Shell Receives OK to Drill in Beaufort Sea: EXPLORATION: Critics Say a More Thorough Look at Impacts is Lacking.
By Richard Richtmyer, Anchorage Daily News, Alaska
Feb. 21–The U.S. Minerals Management Service has approved Shell’s plan to drill as many as a dozen exploration wells over the next two years in the Beaufort Sea.
The agency, which supervises oil and gas leasing in Alaska’s vast offshore regions, on Tuesday released an environmental assessment of the planned drilling and said its analysis found that the project would not cause “undue or serious harm or damage to the human, marine or coastal environment.”
Last month, Shell filed its exploration plan with the agency, detailing its intent to drill as many as a dozen offshore wells over the next two years. The ambitious exploration project would include two drilling ships and a small fleet of other vessels to support the drilling ships and prevent them from getting jammed in the ice.
Environmental groups are protesting the approval, saying federal officials should allow a more thorough public evaluation of its potential impact on the environment and the North Slope’s indigenous people before allowing any drilling.
Earthjustice, a nonprofit law firm representing five Alaska environmentalist groups, urged MMS officials to prepare a much more detailed environmental impact statement, which could take years, before allowing the drilling to happen. They said Shell’s activity could harm the bowhead whales, polar bears, migratory birds and other area wildlife. The whales are listed as an endangered species.
“The bowhead whale is the species of greatest concern,” said Deirdre McDonnell, an attorney with the firm.
The oil exploration work, particularly seismic surveys that involve firing underwater air guns to study rock formations beneath the sea floor, could spook the whales and force them further offshore, making it more difficult for Native hunters to take them, McDonnell said.
An Alaska Native group called Resisting Environmental Destruction on Indigenous Lands also weighed in, urging the agency to conduct a more thorough review of the drilling project’s potential environmental impact.
Most of the drilling would be in western Camden Bay, where exploratory wells have been drilled before.
Shell, one of the world’s largest oil companies, returned to Alaska in 2005 and immediately became the company most avidly interested in the oil prospects offshore of the North Slope. It spent more than $44 million to acquire Beaufort Sea exploratory leases that year.
The Dutch oil giant was part of a partnership that discovered an estimated 200 million barrels of oil in a find called Hammerhead in 1985-86. That would be a medium-sized North Slope field, but a large one in the Lower 48. The Hammerhead prospect is now named Sivulliq, and Shell plans to drill there to outline the oil field.
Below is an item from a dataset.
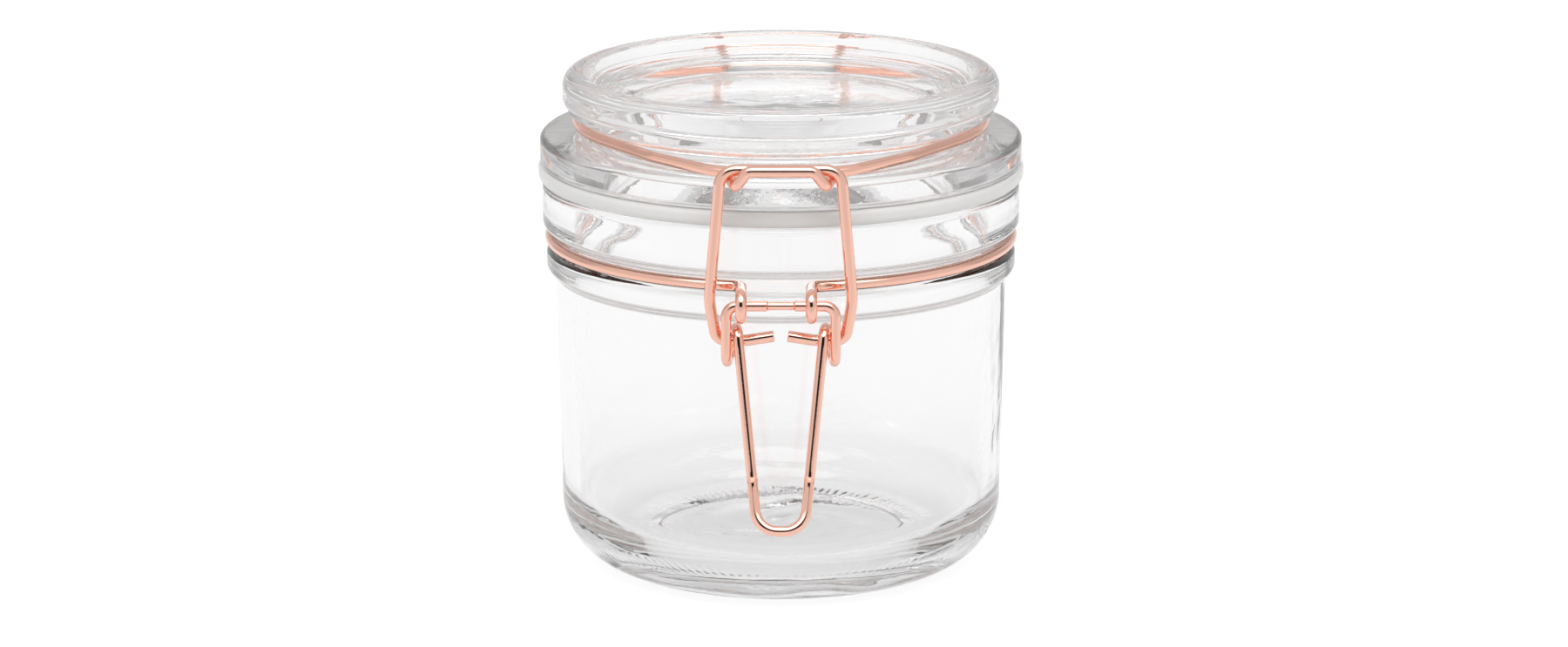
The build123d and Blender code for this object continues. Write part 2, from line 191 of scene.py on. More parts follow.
def rounded_path(points, radii, closed=False):
    """A path with each corner rounded. A corner with no radius stays sharp."""
    points = [Vector(p) for p in points]
    path = []
    for i, (corner, radius) in enumerate(zip(points, radii)):
        inside = closed or 0 < i < len(points) - 1
        if radius and inside:
            step = FINE_STEP if radius > WIDE_BEND else ARC_STEP
            path += rounded_corner(points[i - 1], corner, points[(i + 1) % len(points)],
                                   radius, step)
        else:
            path.append(corner)
    return path


def divided(path, step, closed=False):
    """The path with its long runs divided."""
    ends = path[1:] + path[:1] if closed else path[1:]
    result = []
    for a, b in zip(path, ends):
        count = max(1, ceil((b - a).length / step))
        result += [a.lerp(b, i / count) for i in range(count)]
    return result if closed else result + [path[-1]]


def turned(name, outline, moved=None, closed=False, around=AROUND):
    """A mesh turned about Z from an outline of (radius, height, corner radius)."""
    corners = [(r, 0, z) for r, z, _ in outline]
    path = rounded_path(corners, [c[2] for c in outline], closed)
    path = np.array([(p.x, p.z) for p in divided(path, RUN_STEP, closed)])
    poles = not closed
    rings = path[1:-1] if poles else path
    turn = np.arange(around) * 2 * pi / around
    radius, angle = np.meshgrid(rings[:, 0], turn, indexing="ij")
    height = np.meshgrid(rings[:, 1], turn, indexing="ij")[0]
    if moved:
        radius, height = moved(radius, height, angle)
    places = np.stack([radius * np.sin(angle), -radius * np.cos(angle), height], -1)
    verts = [tuple(p) for p in places.reshape(-1, 3)]
    faces = []
    count = len(rings)
    for i in range(count if closed else count - 1):
        here, above = i * around, ((i + 1) % count) * around
        faces += [(here + k, here + (k + 1) % around, above + (k + 1) % around, above + k)
                  for k in range(around)]
    if poles:
        low, high = len(verts), len(verts) + 1
        verts += [(0, 0, path[0, 1]), (0, 0, path[-1, 1])]
        last = (count - 1) * around
        faces += [(low, (k + 1) % around, k) for k in range(around)]
        faces += [(high, last + k, last + (k + 1) % around) for k in range(around)]
    return piece_from(name, verts, faces)


def piece_from(name, verts, faces):
    """A smooth-shaded mesh object."""
    mesh = bpy.data.meshes.new(name)
    mesh.from_pydata(verts, [], faces)
    mesh.validate()
    mesh.shade_smooth()
    piece = bpy.data.objects.new(name, mesh)
    bpy.context.scene.collection.objects.link(piece)
    return piece


def finished(piece, body, slot, *nodes):
    """Says which body a piece rides on and hides the CAD nodes it stands for; its finish, the slot,
    is not used.
    """
    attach(piece, body)
    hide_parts(*nodes)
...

The MMS documents released Tuesday hint that Shell will be doing more than just probing the waters looking for crude. They say that the company plans to take samples from the sea floor between Sivulliq and the shore, which suggests some sort of production plan.
Some drilling and other work would take place in waters near the village of Kaktovik. Robert Thompson, an Inupiat whaler who lives there, said he is concerned that the offshore activity could hurt his village’s whaling activities.
Thompson said the MMS needs to consider not just Shell’s activities over the next two years but all of the oil industry activity over time in the region.
Shell executives in Alaska and MMS officials in the state said Tuesday they couldn’t comment until they had permission from their superiors.
In its exploration plan, Shell spelled out a bowhead whale monitoring program that includes using spotters aboard ships and in aircraft as well as drone aircraft that will be used to keep an eye on the whales in the area and head off any adverse impacts so as to avoid any potential disruptions in their migration patterns.
The MMS in its environmental assessment concluded there would be minimal disturbance to the bowhead whales, citing prior exploration drilling under a similar scenario to the one Shell is planning.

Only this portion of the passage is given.